Martin Zellar releasing Roosters Crow at Fine Line
Artists and bands alike rarely reach the age of maturity before they putter out or break up. Not so for Austin, Minnesota native Martin Zellar -- who has been making music since the early '80s.
Zellar will be releasing his first album of original music since 2003 after a hiatus that has seen him through growing pains and an ever-changing music scene. Currently living in Mexico, Martin will return to Minneapolis on Friday to release his latest album Roosters Crow at the Fine Line.
Gimme Noise spoke with the country-alt rocker prior to Friday's show.
Band Members: Martin Zellar, Nick Ciola, Scott Wenum
Gimme Noise: I hear a lot of country music influence in your music; how would you classify your music?
I have a tough time describing my music, but I'm usually filed under Americana, singer-songwriter, or alt-country.
What did you listen to as a kid that drew you to this kind of music?
I mostly listened to the radio growing up. There were basically two stations in Austin, one was country, and the other power rock. The country station was always on at work, and the rock station was usually on when I was hanging out with friends. I would also listen to WLS out of Chicago when the signal would come in. They would actually play some really cool stuff in the middle of the night.
I think everything I listened to had an influence on me. My tastes were, and still are, all over the place. I remember going to the JC Penney and buying Meatloaf's Bat Out of Hell and Bob Dylan's Desire in the same trip. I think that pairing explains a lot about where I come from musically.
Your songs have such a unique storytelling element to them? Where did you learn your song-writing style?
I think I learned something from everything I listened to, but it was listening to Bruce Springsteen that made me want to write songs.
You've released a few live albums in the previous years, but what was the reasoning behind the wait on a new album of originals?

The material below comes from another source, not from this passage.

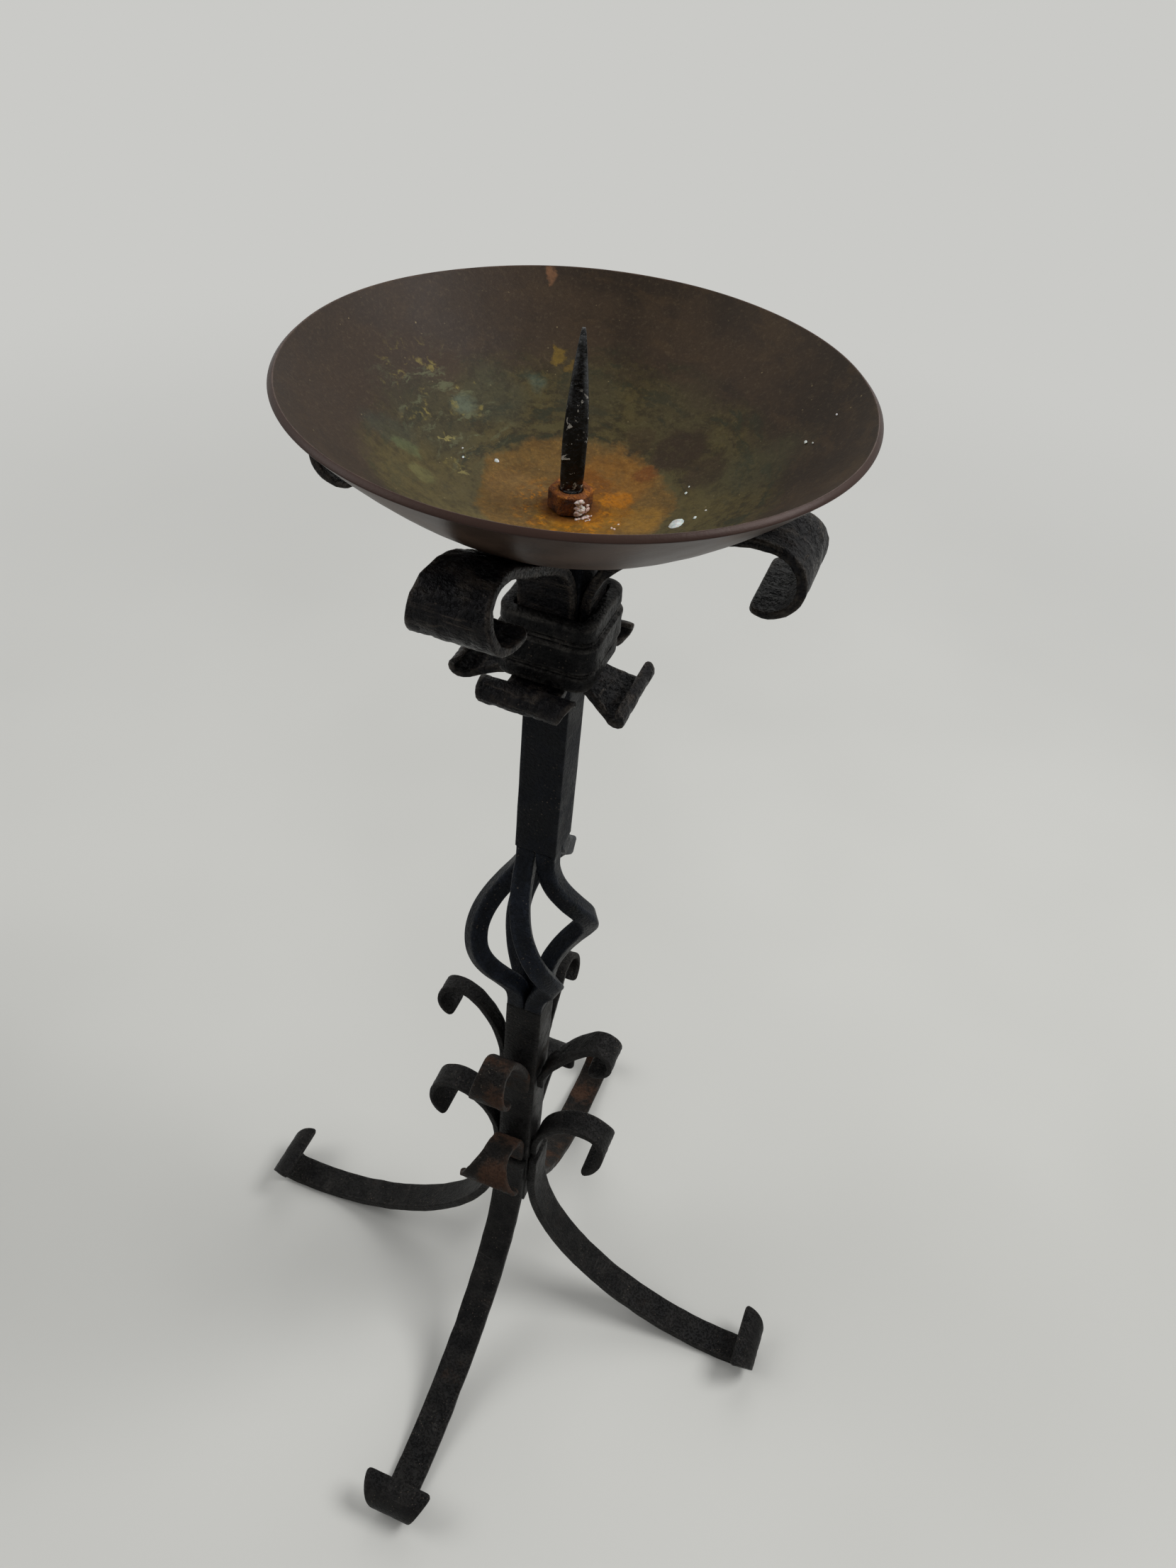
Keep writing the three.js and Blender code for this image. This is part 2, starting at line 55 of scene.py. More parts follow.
GAP = 0.3
PAN_SEAT_HEIGHT = 854
PAN_RIM_RADIUS = 150
PAN_DEPTH = 75
PAN_WALL = 4
PAN_CURVE_POWER = 1.8
PAN_SEAT_MARGIN = 3
BORE_RADIUS = 6.3
STUD_RADIUS = 6
STUD_DEPTH = 34
NUT_FLATS = 22
NUT_HEIGHT = 11.5
NUT_CHAMFER = 1.6
NUT_TURN = 25
SPIKE_HEIGHT = 86
SPIKE_WIDTH = 13.4
SPIKE_TURN = 19
POST_WIDTH = 30
SHAFT_WIDTH = 29
SHAFT_FOOT_HEIGHT = 150
BASKET_TOP = 604
BASKET_BOTTOM = 431
BASKET_QUARTER_TURNS = 1
BOW_LEAN_TOP = -5
BOW_LEAN_BOTTOM = 69
COLLAR_HEIGHT = 45
COLLAR_DROP = 96
COLLAR_WALL = 7.4
COLLAR_CORNER = 3
COLLAR_BEAD = 1.5
COLLAR_GROOVE = 1.6
STRAP_THICKNESS = 6.5
STRAP_TIP_THICKNESS = 4
STRAP_BEARING_RADIUS = 80
STRAP_ELBOW = 7
STRAP_RISE_PULL = 0.6
STRAP_REACH_PULL = 0.45
FISHTAIL_LENGTH = 46
LEAF_INSET = 6
LEAF_THICKNESS = 6
LEAF_TIP_THICKNESS = 3.6
LEAF_REACH = 59
LEAF_FLAT = 0.14
LOWER_LEAF_RISE = 6
UPPER_LEAF_RISE = 104
LOWER_LEAF_PULL = 0.5
LEG_INSET = 1
LEG_THICKNESS = 8
LEG_TIP_THICKNESS = 5
LEG_TOP = 220
LEG_BEND = 184
LEG_DROP_PULL = 0.47
LEG_REACH_PULL = 0.55
FOOT_RADIUS = 239
FOOT_CURL = 20.5
FOOT_FLAT = 8
FOOT_TURN = 190
FOOT_FLARE = 52
CURL_CLOSING = 0.9

# What differs from side to side: the side's turn round the post, how far its strap is wider than the post to
# one side, the width of its foot, and the forms of its basket bar, scroll, lower roll and two leaves.
SIDES = {
    "front": dict(
        turn=-90, over=5, foot=61,
        basket=dict(bow=38, elbow=0.5, power=2),
        scroll=dict(climb=22, lead=55, reach=0, radius=18.3, turn=186, tail=15, width=54),
        roll=dict(rise=6, shelf=22, radius=8.5, turn=230, width=60),
        upper=dict(height=90, pull=0.2, radius=20, turn=190, width=34),
        lower=dict(height=61, radius=17, turn=170, width=54),
    ),
    "right": dict(
        turn=0, over=0, foot=61,
        basket=dict(bow=28, elbow=0.45, power=3.8),
        scroll=dict(climb=0, lead=68, reach=0, radius=21, turn=190, tail=6, width=59, flare=2.6),
        roll=dict(rise=-25, shelf=23, radius=8, turn=200, width=60),
        upper=dict(height=75, pull=0.2, radius=15, turn=225, width=32),
        lower=dict(height=61, radius=23, turn=168, width=48),
    ),
    "back": dict(
        turn=90, over=0, foot=28,
        basket=dict(bow=45, elbow=0.38, power=1.6),
        scroll=dict(climb=0, lead=75, reach=0, radius=21, turn=250, width=38),
        roll=dict(rise=-16, shelf=28, radius=9, turn=200, width=60),
        upper=dict(height=83, pull=0.2, radius=16, turn=200, width=34),
        lower=dict(height=60, radius=22, turn=150, width=44),
    ),
    "left": dict(
        turn=180, over=0, foot=61,
        basket=dict(bow=35, elbow=0.57, power=2.5),
        scroll=dict(climb=0, lead=60, reach=18, radius=21, turn=215, width=34),
        roll=dict(rise=-18, shelf=27, radius=9, turn=190, width=55),
        upper=dict(height=86, pull=0.45, stem=14, radius=17, turn=180, width=26),
        lower=dict(height=61, radius=24, turn=168, width=34),
    ),
}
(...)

For a good chunk of that time, a serious
problem with drugs and alcohol left me in no condition to produce
anything of value. Then life just kept throwing things at me that took
priority over music. Once I cleaned up and things slowed down,
I was anxious to move forward again.
What was the story that you wanted to tell with Roosters Crow?
Many of the songs on the album reflect a pretty terrible period of my life, so I wasn't sure if it was a story I wanted to tell at all -- at least publicly. It was really hard to let go of some of these songs, but I'm glad I did. I think it's helped me move forward.
You've been in this business for a while. How has it impacted how you've marketed your music?
I don't think I've ever understood how this business works, but I feel even more out of touch than I did ten years ago. I'm an independent artist without a lot of money to promote myself. I spend what money I have to hire people to take care of the business and marketing end of things, then I go out and play and hope something good happens.
What was it like as a young artist trying to get their music heard? What advice do you have for up-and-coming artists looking to make a name for themselves?
I guess I would tell young musicians to do it because you love it and couldn't imagine doing anything else. I started out with no real plans or expectations. I just went out and played whenever and wherever I could. Along the way I got really lucky, caught some breaks, and things worked. Thank god it did, because I really couldn't imagine doing anything else. I'm also not qualified to do anything else.
did you come to conclusion to have the CD release at the Fine Line, and
what can we expect at the show?
Decisions like that are made by committee. It's gotten harder and harder to figure out when and where to play, and how to get my fans out to shows. A lot of them have kids and busy lives, and they just don't go out as often. We're still feeling our way through this.Martin Zellar will release Roosters Crow with Ben Weaver at the Fine Line Music Cafe on Friday, February 10, 2012.